Les cellules foutent le camp, on n’est plus tout à fait pareil. Je garde une forme de causticité, d’humour, d’autodérision. Ça ne plaît pas toujours d’ailleurs. Je me fâche avec des gens alors que ce n’était vraiment pas mon intention. Moi-même, j’ai parfois honte après coup. "Tu as encore fait le mariole", me dit souvent Patrick quand je rentre d’une télévision. Je reconnais que ce n’est pas toujours utile et nécessaire.

Est-ce que ce rôle d’amuseur public n’a-t-il pas fait de l’ombre à votre carrière de chanteur ?
Pas pour les gens qui viennent me voir en concert. Là je fais ce que j’appelle mon EFGH : Émotion, Folie, Générosité, Humour.  Lorsque j’annonce Dernier regard, chanson écrite par Patrick au sujet du départ de ma mère par euthanasie, on ne rigole pas beaucoup. Dans la vie, on joue des rôles en fonction de la personne en face. Mais sur scène, on se met à poil, on donne tout.

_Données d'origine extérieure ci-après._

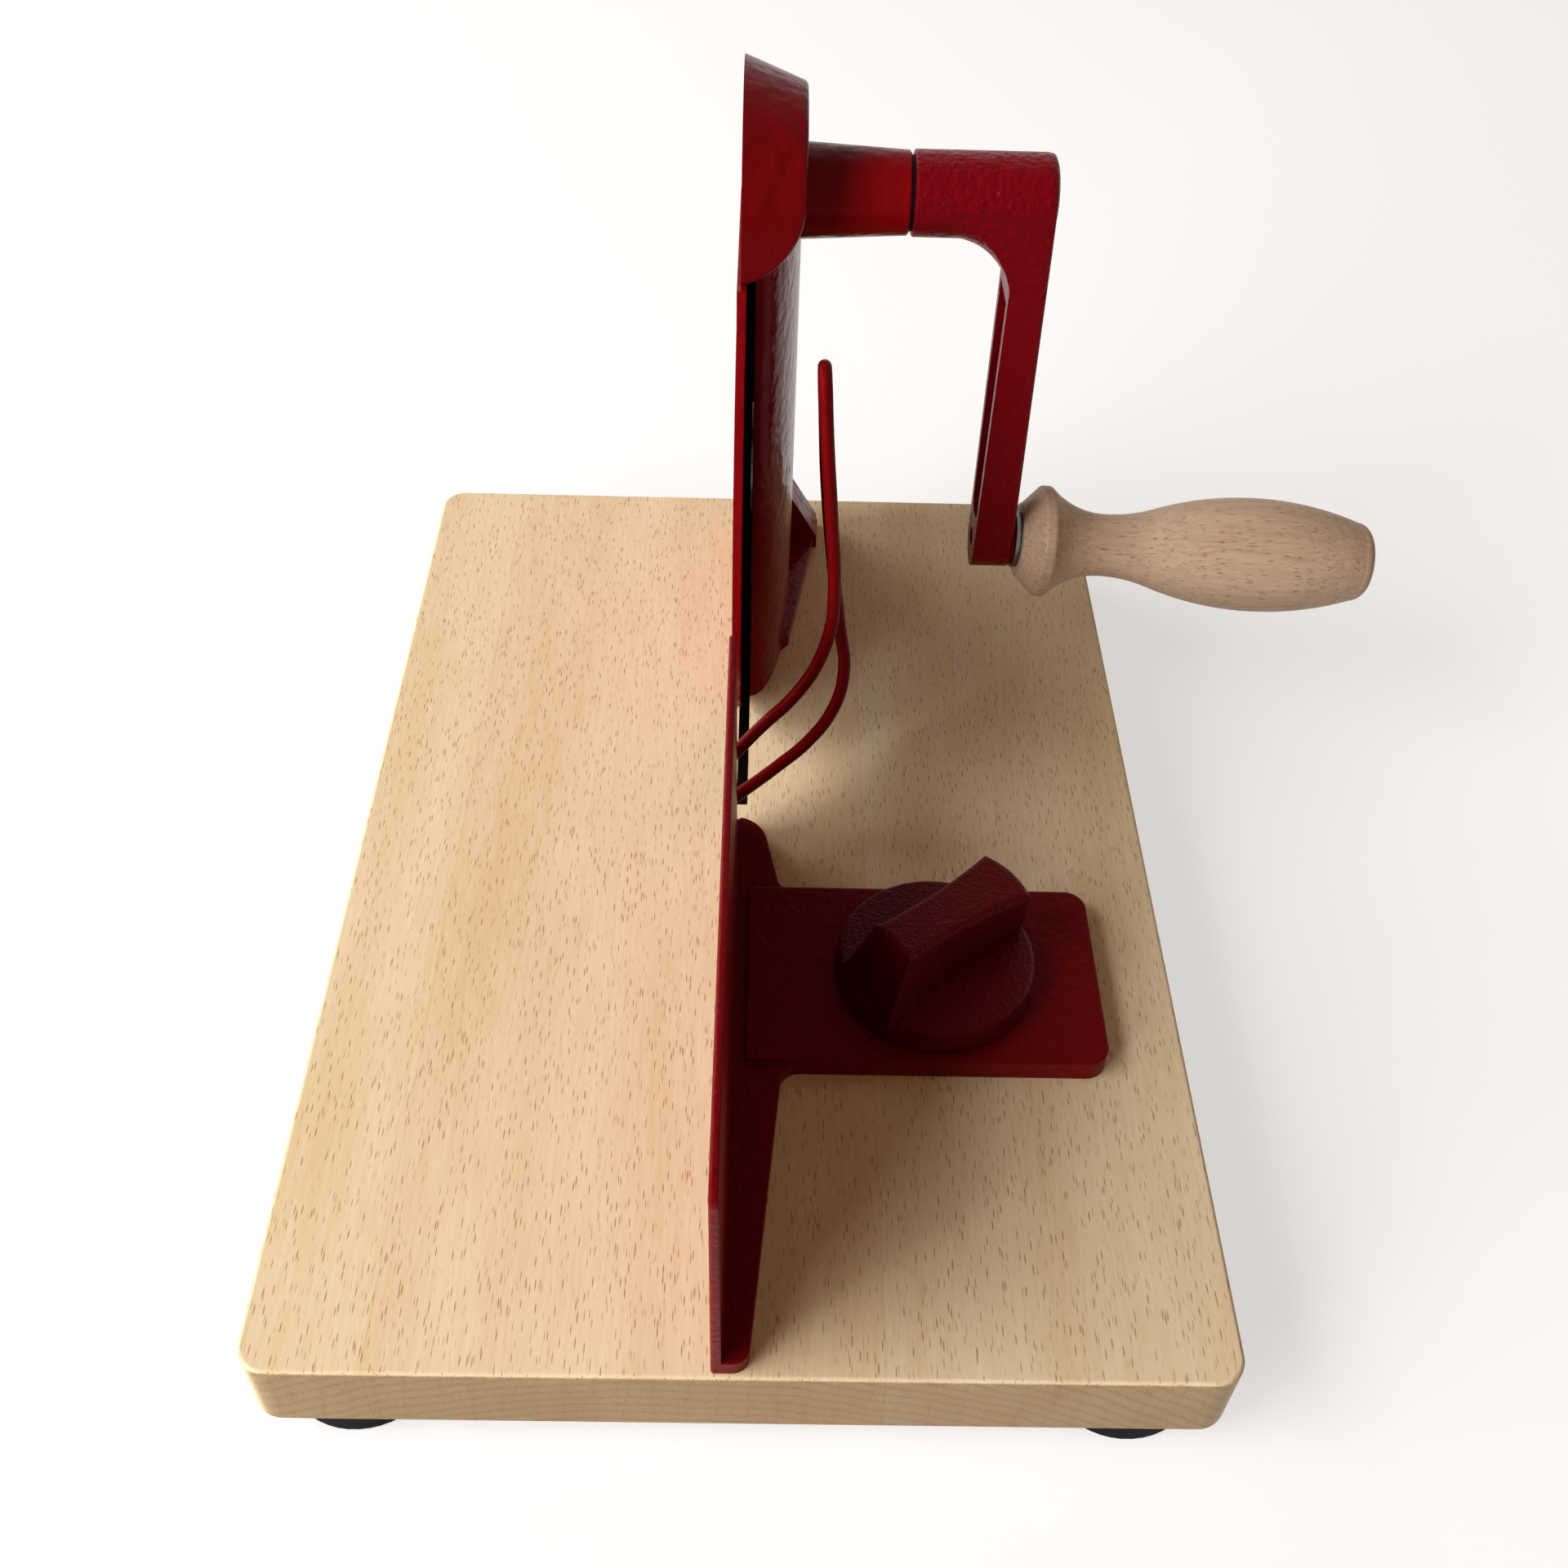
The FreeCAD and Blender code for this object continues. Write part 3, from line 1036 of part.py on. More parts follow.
# Clamp knob and its bolt
def make_knob():
    body = new_body("Knob")
    rad, disc, high = size("knob_rad"), size("knob_disc_high"), size("knob_high")
    profile = sketch_on(body, "XZ_Plane", "KnobDisc")
    draw(profile, (0, 0), (rad - 0.4, 0), (rad, 0.5), (rad - 0.6, disc - 1.6),
         ((rad - 1, disc - 0.5), (rad - 2.2, disc)), (0, disc))
    spin(body, "KnobDiscTurning", profile, "V_Axis")
    # Grip bar across the disc: hollowed flanks that spread at the tail, a blunt tip
    tail = size("knob_bar_tail")
    plans = []
    for name, level, tip, wide in (("BarFoot", disc - 1, 25.4, (11.4, 7.2, 8.2)),
                                   ("BarTop", high, size("knob_bar_tip"), (8, 7.2, 9.7))):
        plan = sketch_on(body, "XY_Plane", name, (0, 0, level))
        rear, waist, front = wide
        draw(plan, (-26.4, -rear), ((2, -waist), (tip - 2, -front)),
             ((tip, 0), (tip - 2, front)), ((2, waist), (-26.4, rear)))
        plans.append(plan)
    doc.recompute()
    bar = body.newObject("PartDesign::AdditiveLoft", "GripBar")
    bar.Profile = plans[0]
    bar.Sections = [plans[1]]
    doc.recompute()
    check(bar)
    tail_cut = sketch_on(body, "XZ_Plane", "TailSlope", (0, 0, -20))
    draw(tail_cut, (-tail, high + 1), (-tail, high), (-26.2, disc), (-32, disc),
         (-32, high + 1))
    pocket(body, "TailSlopeCut", tail_cut, 40)
    soften(body, "BarTopEdge", 2, lambda b: b.ZMin > high - 0.01)
    hole(body, "KnobRecess", "XY_Plane", (0, 0, -1), [(0, 0)], 13, 2.2)
    hole(body, "InsertBore", "XY_Plane", (0, 0, -1), [(0, 0)], 5.2 + FIT, 20)
    low = BOARD_TOP + size("arm_high") + 0.3
    turned = FreeCAD.Rotation(V(0, 0, 1), size("knob_bar_angle"))
    body.Placement = FreeCAD.Placement(V(size("stud_x"), size("stud_y"), low), turned)
    bind(body, Placement__Base__x="Sizes.stud_x", Placement__Base__y="Sizes.stud_y")
    keep(body, "thickness_knob")

    x, y, rad = size("stud_x"), size("stud_y"), size("stud_rad")
    insert = without("KnobInsert",
                     rod_z("InsertBar", 5.2, low + 0.9, low + 18.9, x, y),
                     rod_z("InsertThread", rad + 0.06, low, low + 17, x, y,
                           "Sizes.stud_rad + 0.06"))
    keep(insert, "knob_insert")
    washer = without("KnobWasher",
                     rod_z("KnobWasherDisc", 12.5, low - 0.2, low + 0.9, x, y),
                     rod_z("KnobWasherHole", rad + 0.1, low - 1, low + 2, x, y))
    keep(washer, "knob_washer")
    head_low = size("foot_high") + 1
    head_high = head_low + size("stud_head_high")
    corners = []
    for index in range(7):
        angle = math.radians(60 * index)
        corners.append(V(x + size("stud_head_rad") * math.cos(angle),
                         y + size("stud_head_rad") * math.sin(angle), head_low))
    head = Part.Face(Part.makePolygon(corners)).extrude(V(0, 0, size("stud_head_high")))
    shank = Part.makeCylinder(rad, low + 15 - head_high, V(x, y, head_high))
    keep(shaped("ClampBolt", head.fuse(shank).removeSplitter()), "clamp_bolt")
    plain = without("ClampWasher",
                    rod_z("ClampWasherDisc", 11, head_high, size("foot_high") + 8.4, x, y),
                    rod_z("ClampWasherHole", rad + FIT, head_high - 1, head_high + 4, x, y))
    keep(plain, "clamp_bolt_washer")


make_board()
make_feet()
make_frame()
make_frame_screws()
make_cover()
make_lid()
make_blade()
make_gears()
make_shaft()
make_crank()
make_grip()
make_stop_plate()
make_knob()
doc.recompute()

# Nothing is written unless every object is sound
faults = [o.Name for o in doc.Objects if "Invalid" in o.State or "Error" in o.State]
faults += [o.Label for o in nodes if o.Shape.isNull() or not o.Shape.isValid()]
if faults:
    raise ValueError("unsound objects: " + ", ".join(faults))
for piece in nodes:
    piece.Shape.exportStep(os.path.join("parts", piece.Label + ".step"))
    print(piece.Label, len(piece.Shape.Solids), round(piece.Shape.Volume, 1))
whole = Part.makeCompound([piece.Shape for piece in nodes]).BoundBox
print("box", round(whole.XMin, 2), round(whole.XMax, 2), round(whole.YMin, 2),
      round(whole.YMax, 2), round(whole.ZMin, 2), round(whole.ZMax, 2))
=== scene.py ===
"""Looks of a hand-cranked slicer on a beech board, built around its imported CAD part."""

from __future__ import annotations

import logging
import math
from dataclasses import dataclass, field
from enum import Enum

import bpy
from mathutils import Matrix, Vector

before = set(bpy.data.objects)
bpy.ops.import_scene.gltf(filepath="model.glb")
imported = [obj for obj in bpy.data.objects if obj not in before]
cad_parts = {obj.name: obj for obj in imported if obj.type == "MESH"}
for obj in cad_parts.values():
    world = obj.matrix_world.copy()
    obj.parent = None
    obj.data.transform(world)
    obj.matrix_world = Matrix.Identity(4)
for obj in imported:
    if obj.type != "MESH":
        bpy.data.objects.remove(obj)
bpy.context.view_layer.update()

LOG = logging.getLogger("slicer")
Node = bpy.types.Node
NodeTree = bpy.types.NodeTree
Material = bpy.types.Material
Socket = bpy.types.NodeSocket
Colour = tuple[float, float, float]
Place = tuple[float, float, float]


class Grain(Enum):
    """Direction in which the fibres of a wooden piece run."""

    ALONG_X = "x"
    ALONG_Y = "y"


class Texture(Enum):
    """Skin of a painted casting: heights of its waves, its grains and its wrinkles."""

    SMOOTH = (0.8, 0.12, 0.02)
    PLATE = (0.3, 0.3, 0.12)
    CAST = (0.5, 0.85, 0.2)
    WRINKLE = (0.1, 0.3, 0.62)


# Helpers for shader trees


def add(tree: NodeTree, kind: str, **values: object) -> Node:
    """Adds a node and sets its plain properties.

    Args:
        tree: The node tree.
        kind: The node's type name without its ShaderNode prefix.
        values: Properties of the node by name.

    Returns:
        The new node.
    """
    node = tree.nodes.new("ShaderNode" + kind)
    for name, value in values.items():
        setattr(node, name, value)
    return node


def link(tree: NodeTree, start: Socket, end: Socket) -> None:
    """Joins two sockets."""
    tree.links.new(start, end)


def math_node(tree: NodeTree, operation: str, first: Socket, second: Socket | float) -> Socket:
    """Adds a math node.

    Args:
        tree: The node tree.
        operation: Blender's name of the operation.
        first: Socket that feeds the first value.
        second: Socket or number for the second value.

    Returns:
        The node's output.
    """
    node = add(tree, "Math", operation=operation)
    link(tree, first, node.inputs[0])
    if isinstance(second, (int, float)):
        node.inputs[1].default_value = second
    else:
        link(tree, second, node.inputs[1])
    return node.outputs[0]


def glue(tree: NodeTree, first: Socket, second: Socket) -> Socket:
    """Sum of two values."""
    return math_node(tree, "ADD", first, second)


def weigh(tree: NodeTree, value: Socket, weight: Socket | float) -> Socket:
    """A value times a number or another value."""
    return math_node(tree, "MULTIPLY", value, weight)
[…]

Les gens sont voyeurs et les chanteurs exhibitionnistes.  J’interprète des chansons d’une grande tristesse, d’autres extrêmement gaies et entre-deux, je dis des conneries.  Ils n’ont pas payé pour rien !

Que vous reste-t-il à accomplir ?
Refaire un succès à la manière d’Henri Salvador, avoir la forme physique d’Hugues Aufray et être sur scène le plus longtemps possible. Je pense souvent à Annie Cordy avec qui j’ai fait une tournée peu de temps avant qu’elle décède. Elle boitait toute la journée et une fois sur scène, elle dansait sur La bonne du curé comme une petite fille de quinze ans. C’est ça le miracle de la scène, une sorte de nirvana. Un public et un chanteur, cela ressemble à un couple avec ses hauts et ses bas. Ne plus le vivre, ça serait un chagrin pour moi.